▶ **Exercise prompt**: Only the lines between the line with "middle_y = (min(c.y" and the line with "# of them its", together with those two lines themselves, are to be copied exactly.

---------- Given information ----------

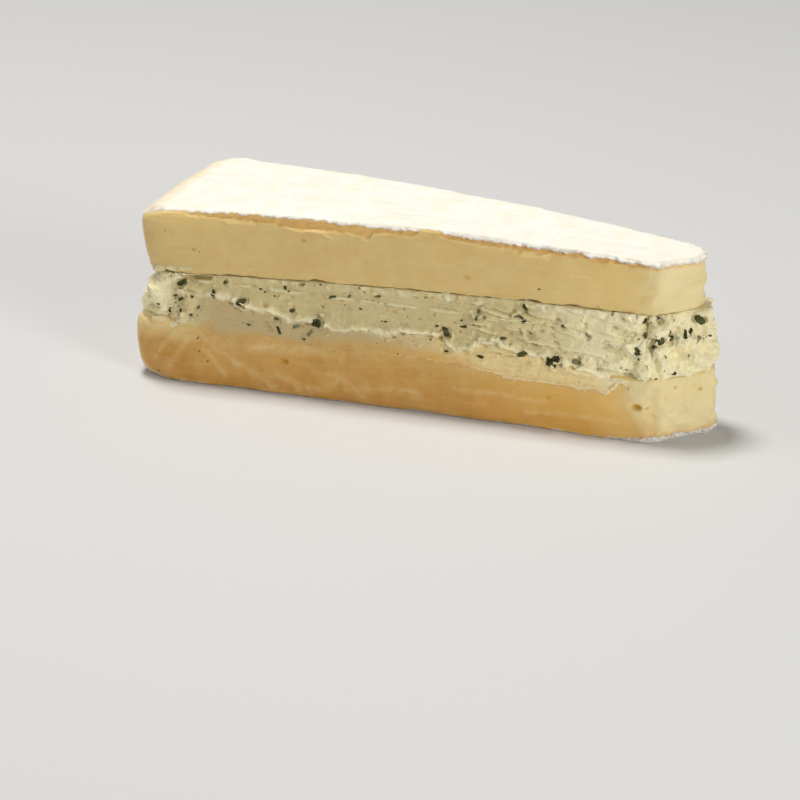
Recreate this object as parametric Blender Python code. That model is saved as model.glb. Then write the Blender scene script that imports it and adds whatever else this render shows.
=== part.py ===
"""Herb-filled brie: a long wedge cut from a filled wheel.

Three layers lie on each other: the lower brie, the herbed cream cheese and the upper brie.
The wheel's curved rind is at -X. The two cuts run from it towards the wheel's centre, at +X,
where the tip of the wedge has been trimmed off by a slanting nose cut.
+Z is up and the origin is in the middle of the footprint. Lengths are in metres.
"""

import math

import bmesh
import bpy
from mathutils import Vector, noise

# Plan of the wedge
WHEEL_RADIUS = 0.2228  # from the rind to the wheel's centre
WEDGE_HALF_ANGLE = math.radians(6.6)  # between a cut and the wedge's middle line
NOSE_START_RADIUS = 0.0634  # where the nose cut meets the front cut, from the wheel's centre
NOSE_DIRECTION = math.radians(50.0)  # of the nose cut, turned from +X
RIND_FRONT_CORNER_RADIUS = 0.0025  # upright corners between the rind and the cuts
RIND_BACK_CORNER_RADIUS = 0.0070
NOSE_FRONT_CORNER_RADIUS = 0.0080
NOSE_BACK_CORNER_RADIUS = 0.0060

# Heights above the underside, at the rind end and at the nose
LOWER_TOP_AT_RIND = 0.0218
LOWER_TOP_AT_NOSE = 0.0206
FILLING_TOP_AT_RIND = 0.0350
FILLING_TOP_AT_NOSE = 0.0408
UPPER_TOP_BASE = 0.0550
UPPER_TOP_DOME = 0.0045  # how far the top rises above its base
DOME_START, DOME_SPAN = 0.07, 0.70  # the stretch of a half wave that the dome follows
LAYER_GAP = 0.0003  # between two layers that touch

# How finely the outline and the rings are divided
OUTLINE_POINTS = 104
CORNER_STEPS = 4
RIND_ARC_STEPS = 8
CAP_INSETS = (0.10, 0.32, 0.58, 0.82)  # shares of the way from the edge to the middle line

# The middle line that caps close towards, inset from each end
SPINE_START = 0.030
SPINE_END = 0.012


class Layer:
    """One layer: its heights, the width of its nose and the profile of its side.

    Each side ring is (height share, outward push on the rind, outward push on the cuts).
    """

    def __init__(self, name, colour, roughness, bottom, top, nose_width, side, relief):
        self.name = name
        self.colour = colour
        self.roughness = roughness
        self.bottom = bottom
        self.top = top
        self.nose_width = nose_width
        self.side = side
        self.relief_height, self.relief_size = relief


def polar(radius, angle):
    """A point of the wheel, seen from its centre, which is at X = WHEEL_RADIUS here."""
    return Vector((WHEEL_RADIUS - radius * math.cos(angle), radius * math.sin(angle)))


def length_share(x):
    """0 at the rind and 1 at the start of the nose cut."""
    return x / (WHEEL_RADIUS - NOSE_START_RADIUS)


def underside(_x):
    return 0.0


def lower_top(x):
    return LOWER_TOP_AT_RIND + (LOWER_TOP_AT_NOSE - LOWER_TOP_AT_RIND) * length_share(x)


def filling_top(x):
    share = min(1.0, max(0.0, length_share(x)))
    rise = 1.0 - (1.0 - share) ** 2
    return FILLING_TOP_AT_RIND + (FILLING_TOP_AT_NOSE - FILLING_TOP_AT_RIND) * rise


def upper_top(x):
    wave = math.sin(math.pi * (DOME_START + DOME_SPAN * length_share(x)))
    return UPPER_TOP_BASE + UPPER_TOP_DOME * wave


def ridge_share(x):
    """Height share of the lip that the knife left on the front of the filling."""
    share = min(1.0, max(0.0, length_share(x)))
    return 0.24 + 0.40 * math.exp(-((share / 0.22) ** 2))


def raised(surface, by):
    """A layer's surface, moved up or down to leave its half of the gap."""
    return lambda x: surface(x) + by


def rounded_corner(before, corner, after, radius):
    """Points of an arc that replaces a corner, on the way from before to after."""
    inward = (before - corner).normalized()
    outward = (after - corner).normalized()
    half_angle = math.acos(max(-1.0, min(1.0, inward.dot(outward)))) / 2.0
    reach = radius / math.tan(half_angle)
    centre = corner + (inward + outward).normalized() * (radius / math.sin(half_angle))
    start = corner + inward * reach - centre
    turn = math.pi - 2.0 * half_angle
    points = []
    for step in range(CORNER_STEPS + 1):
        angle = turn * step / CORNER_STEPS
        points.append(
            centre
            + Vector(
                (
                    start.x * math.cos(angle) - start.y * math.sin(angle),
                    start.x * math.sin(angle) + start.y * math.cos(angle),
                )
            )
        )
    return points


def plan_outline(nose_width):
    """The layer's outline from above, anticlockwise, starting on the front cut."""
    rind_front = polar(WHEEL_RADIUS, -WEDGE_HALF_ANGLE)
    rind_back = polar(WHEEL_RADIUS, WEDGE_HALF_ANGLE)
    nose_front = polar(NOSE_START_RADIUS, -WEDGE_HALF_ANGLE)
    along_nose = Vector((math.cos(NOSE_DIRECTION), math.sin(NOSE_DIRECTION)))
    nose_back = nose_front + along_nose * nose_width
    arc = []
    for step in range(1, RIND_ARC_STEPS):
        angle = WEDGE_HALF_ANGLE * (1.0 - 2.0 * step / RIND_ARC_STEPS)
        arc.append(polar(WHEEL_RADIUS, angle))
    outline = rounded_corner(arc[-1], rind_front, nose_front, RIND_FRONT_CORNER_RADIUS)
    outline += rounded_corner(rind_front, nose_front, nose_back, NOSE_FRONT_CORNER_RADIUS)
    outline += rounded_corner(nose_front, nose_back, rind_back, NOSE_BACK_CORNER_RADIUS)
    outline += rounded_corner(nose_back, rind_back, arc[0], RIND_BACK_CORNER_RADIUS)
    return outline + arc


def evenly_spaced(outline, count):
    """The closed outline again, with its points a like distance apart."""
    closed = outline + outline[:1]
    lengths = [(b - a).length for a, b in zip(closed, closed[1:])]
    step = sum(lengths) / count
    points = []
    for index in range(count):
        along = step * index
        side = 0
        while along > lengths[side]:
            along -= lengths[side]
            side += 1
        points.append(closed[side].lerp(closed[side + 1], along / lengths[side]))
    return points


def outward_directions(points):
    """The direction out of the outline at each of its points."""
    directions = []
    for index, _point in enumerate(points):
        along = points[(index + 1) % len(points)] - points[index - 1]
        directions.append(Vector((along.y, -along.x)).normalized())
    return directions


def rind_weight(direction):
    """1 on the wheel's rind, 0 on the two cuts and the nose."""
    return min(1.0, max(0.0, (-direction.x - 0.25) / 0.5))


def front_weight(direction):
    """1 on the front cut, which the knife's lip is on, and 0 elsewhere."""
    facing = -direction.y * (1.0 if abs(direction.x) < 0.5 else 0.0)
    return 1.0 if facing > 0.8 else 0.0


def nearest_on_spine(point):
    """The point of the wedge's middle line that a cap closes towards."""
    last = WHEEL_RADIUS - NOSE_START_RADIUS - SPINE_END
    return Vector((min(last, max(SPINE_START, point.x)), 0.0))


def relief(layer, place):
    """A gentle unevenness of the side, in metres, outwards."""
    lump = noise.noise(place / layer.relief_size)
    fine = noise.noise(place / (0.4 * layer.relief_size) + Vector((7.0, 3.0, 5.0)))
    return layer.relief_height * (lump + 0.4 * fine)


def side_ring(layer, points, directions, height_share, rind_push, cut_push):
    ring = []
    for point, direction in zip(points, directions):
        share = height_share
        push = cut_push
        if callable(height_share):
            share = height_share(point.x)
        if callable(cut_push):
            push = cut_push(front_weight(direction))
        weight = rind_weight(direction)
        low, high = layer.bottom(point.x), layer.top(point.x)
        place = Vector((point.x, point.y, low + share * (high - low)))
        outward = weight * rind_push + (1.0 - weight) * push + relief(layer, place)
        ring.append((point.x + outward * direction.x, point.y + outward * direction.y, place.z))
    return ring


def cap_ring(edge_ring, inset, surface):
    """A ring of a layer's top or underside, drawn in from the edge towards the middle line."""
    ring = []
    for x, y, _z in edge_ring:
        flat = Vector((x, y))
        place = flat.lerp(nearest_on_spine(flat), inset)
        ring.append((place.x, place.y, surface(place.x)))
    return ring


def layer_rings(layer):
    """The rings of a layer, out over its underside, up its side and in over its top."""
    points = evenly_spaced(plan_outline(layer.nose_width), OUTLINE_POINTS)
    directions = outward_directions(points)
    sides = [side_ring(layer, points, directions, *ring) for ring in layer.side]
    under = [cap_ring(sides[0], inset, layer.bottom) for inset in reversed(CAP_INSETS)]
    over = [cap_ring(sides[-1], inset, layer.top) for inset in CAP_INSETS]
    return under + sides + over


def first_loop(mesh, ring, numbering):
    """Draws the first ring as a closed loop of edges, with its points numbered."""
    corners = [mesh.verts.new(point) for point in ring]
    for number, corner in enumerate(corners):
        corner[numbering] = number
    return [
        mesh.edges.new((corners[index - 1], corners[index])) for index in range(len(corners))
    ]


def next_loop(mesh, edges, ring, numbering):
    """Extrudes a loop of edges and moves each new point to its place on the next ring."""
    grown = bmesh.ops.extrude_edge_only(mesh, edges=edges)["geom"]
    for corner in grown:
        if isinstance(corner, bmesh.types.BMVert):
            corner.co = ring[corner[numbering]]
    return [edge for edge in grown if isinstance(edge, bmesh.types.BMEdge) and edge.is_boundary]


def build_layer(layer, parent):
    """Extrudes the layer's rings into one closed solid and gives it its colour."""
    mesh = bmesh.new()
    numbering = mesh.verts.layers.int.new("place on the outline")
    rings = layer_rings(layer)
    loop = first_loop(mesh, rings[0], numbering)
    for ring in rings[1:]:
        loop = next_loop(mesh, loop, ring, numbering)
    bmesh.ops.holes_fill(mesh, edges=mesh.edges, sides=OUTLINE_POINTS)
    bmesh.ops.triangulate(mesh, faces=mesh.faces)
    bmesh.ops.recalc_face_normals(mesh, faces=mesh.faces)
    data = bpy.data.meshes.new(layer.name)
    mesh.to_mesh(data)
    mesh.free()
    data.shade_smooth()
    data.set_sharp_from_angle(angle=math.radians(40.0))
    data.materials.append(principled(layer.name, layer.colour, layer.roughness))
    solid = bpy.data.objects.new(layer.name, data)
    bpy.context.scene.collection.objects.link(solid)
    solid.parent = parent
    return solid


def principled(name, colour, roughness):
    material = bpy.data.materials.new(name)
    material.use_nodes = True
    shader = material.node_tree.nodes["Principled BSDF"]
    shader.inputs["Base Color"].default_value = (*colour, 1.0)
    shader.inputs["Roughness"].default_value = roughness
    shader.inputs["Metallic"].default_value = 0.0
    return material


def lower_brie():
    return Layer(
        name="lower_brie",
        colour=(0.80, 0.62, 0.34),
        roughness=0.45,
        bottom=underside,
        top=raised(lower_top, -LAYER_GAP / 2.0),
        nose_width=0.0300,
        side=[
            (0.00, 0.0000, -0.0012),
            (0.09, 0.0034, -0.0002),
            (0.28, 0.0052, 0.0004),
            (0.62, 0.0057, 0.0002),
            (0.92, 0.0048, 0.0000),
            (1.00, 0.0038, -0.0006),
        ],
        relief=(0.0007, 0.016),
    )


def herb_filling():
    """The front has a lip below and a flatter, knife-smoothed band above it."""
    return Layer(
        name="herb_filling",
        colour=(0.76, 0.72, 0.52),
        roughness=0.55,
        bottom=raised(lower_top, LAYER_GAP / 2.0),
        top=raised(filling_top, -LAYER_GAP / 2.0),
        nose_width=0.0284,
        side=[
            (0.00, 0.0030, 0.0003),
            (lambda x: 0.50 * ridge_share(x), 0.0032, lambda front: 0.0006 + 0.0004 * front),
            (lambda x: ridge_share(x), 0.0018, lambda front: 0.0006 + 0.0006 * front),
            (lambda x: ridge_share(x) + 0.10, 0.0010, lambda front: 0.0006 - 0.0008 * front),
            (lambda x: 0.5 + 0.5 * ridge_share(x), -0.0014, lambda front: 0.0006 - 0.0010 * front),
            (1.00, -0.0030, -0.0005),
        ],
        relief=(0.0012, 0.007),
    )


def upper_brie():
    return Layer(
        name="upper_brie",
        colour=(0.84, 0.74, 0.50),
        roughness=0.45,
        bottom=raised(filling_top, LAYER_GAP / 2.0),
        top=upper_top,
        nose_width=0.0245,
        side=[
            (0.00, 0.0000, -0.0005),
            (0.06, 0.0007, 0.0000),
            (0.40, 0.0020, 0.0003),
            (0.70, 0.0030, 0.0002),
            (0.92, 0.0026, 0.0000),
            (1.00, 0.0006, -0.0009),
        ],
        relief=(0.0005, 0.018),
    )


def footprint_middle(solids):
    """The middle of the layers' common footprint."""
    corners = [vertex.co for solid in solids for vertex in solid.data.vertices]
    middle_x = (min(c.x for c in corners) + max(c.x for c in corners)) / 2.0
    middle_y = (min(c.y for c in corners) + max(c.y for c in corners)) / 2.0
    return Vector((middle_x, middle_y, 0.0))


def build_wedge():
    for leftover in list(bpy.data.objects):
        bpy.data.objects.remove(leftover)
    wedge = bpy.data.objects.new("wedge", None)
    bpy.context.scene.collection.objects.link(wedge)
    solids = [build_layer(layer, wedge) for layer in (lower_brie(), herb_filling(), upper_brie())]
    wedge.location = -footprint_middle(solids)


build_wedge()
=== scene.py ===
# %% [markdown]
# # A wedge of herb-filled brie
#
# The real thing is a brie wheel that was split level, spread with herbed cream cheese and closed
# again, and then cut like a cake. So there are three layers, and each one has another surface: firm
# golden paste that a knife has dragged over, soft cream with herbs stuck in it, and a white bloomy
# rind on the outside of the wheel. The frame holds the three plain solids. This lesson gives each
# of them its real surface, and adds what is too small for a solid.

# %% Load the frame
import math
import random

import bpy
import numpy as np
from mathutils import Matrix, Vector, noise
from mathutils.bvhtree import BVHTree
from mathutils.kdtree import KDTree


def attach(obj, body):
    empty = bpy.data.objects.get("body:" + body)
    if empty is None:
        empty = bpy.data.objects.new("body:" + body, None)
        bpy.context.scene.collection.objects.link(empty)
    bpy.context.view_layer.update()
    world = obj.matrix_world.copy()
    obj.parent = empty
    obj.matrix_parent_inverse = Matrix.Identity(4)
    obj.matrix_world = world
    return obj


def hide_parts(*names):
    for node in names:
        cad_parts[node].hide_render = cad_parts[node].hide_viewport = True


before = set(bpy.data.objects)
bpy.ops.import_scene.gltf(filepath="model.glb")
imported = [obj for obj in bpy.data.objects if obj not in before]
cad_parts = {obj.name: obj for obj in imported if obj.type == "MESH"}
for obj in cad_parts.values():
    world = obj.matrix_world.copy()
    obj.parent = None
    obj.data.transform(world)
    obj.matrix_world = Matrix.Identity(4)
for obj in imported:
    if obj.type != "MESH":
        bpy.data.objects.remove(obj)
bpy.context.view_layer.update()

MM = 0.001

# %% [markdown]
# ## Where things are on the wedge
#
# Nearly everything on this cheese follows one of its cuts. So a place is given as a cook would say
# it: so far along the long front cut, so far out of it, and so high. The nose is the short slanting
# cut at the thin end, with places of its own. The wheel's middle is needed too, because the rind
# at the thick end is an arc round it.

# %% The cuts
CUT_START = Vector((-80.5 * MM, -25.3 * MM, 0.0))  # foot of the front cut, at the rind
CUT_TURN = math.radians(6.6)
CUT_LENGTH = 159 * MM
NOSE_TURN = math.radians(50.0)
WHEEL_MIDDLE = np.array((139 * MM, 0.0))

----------

▶ **Exercise result**:
    middle_y = (min(c.y for c in corners) + max(c.y for c in corners)) / 2.0
    return Vector((middle_x, middle_y, 0.0))


def build_wedge():
    for leftover in list(bpy.data.objects):
        bpy.data.objects.remove(leftover)
    wedge = bpy.data.objects.new("wedge", None)
    bpy.context.scene.collection.objects.link(wedge)
    solids = [build_layer(layer, wedge) for layer in (lower_brie(), herb_filling(), upper_brie())]
    wedge.location = -footprint_middle(solids)


build_wedge()
=== scene.py ===
# %% [markdown]
# # A wedge of herb-filled brie
#
# The real thing is a brie wheel that was split level, spread with herbed cream cheese and closed
# again, and then cut like a cake. So there are three layers, and each one has another surface: firm
# golden paste that a knife has dragged over, soft cream with herbs stuck in it, and a white bloomy
# rind on the outside of the wheel. The frame holds the three plain solids. This lesson gives each
# of them its real surface, and adds what is too small for a solid.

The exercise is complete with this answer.